Normalerweise sollte beim Server die CPU-Last nicht ansteigen, wenn ein Client nicht mehr da ist - vielleicht solltest du da erstmal ansetzen.


----------



## OBI (14. Okt 2007)

hmh ja das hat mich auch schon immer gewundert aber ich hab den fehler nie entdeckt weil naja so firm bin ich nich in java bzw ich hab grad erst angefangen es zu lernen und hab das mit der hohen cpu auslastung darauf geschoben das wenn ein client weg is mein server immer noch probiert was nachrichten von dem clienten zu empfangen aber dazu kommt es ja nich und deshalb die hohe cpu auslastung aber gut das kann ja iwie auch nich stimmen aber wie gesacht den fehler find ich nich ich war nur erstmal glücklich das ich überhaupt nen chat mit mehreren usern zustande bekommen hab...

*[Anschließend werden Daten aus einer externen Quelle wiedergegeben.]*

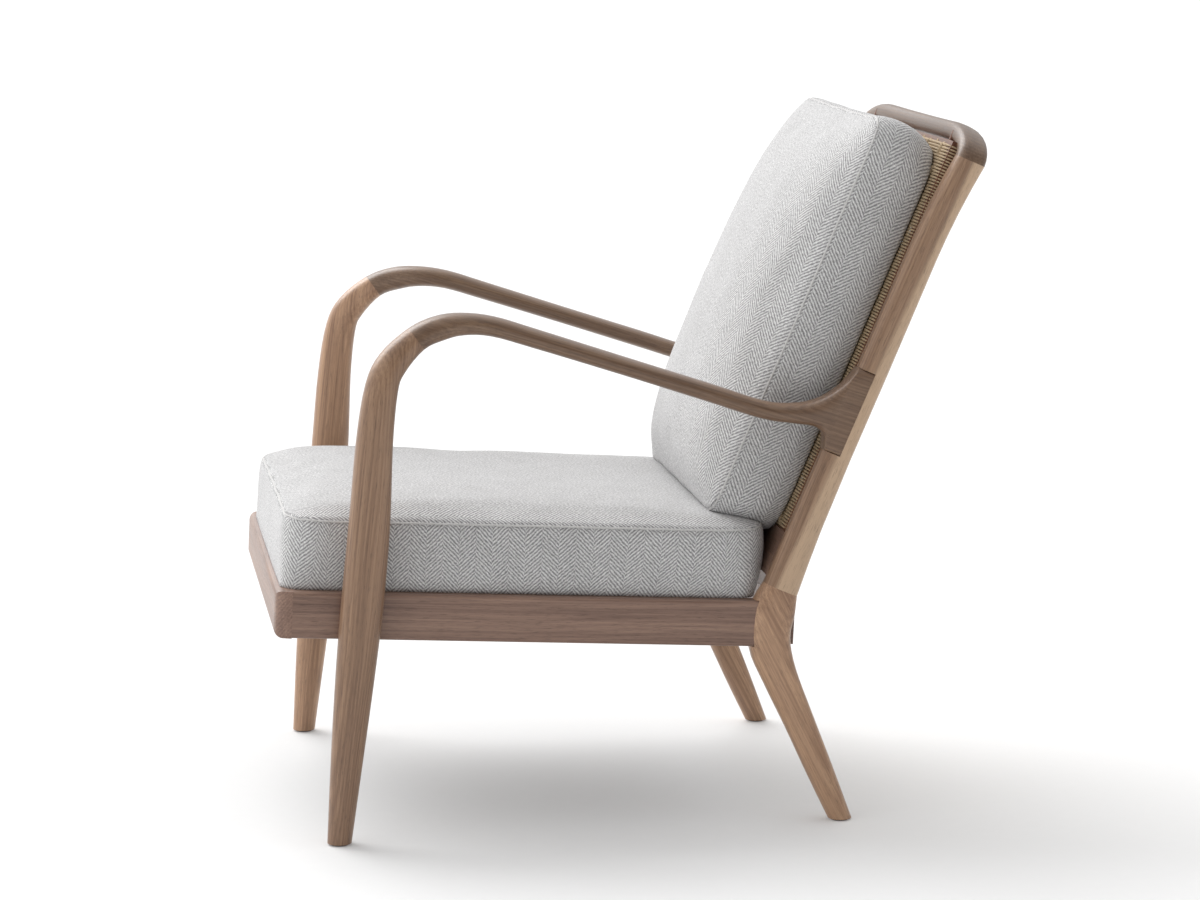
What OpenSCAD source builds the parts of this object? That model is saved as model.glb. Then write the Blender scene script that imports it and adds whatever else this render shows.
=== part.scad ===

also wenn einer mal ganz viel langeweile hat könnte sich ja einer den code mal näher anschaun... allerdings is das mittlerweile auch nich mehr so wenig...


----------



## Guest (26. Okt 2007)

bin auch neu in der java-programmierung, hatte auch das problem, dass ich nicht erkennen konnte ob ein client disconnected ist, server hing dann in der schleife fest... was für inputs/outputs benutzt du? ich benutze einen bufferedreader als inputstreamreader, und frage den dann in der schleife ab ob der empfangene string per bufferedreader.readline()  != null ist... wenn nicht hatte sich der client disconnected (weiß allerdings nicht ob das so konform ist, wie gesagt auch neu in der java-programmierung ;-) ) und kann dann dementsprechend reagieren...

mfg prunkster


----------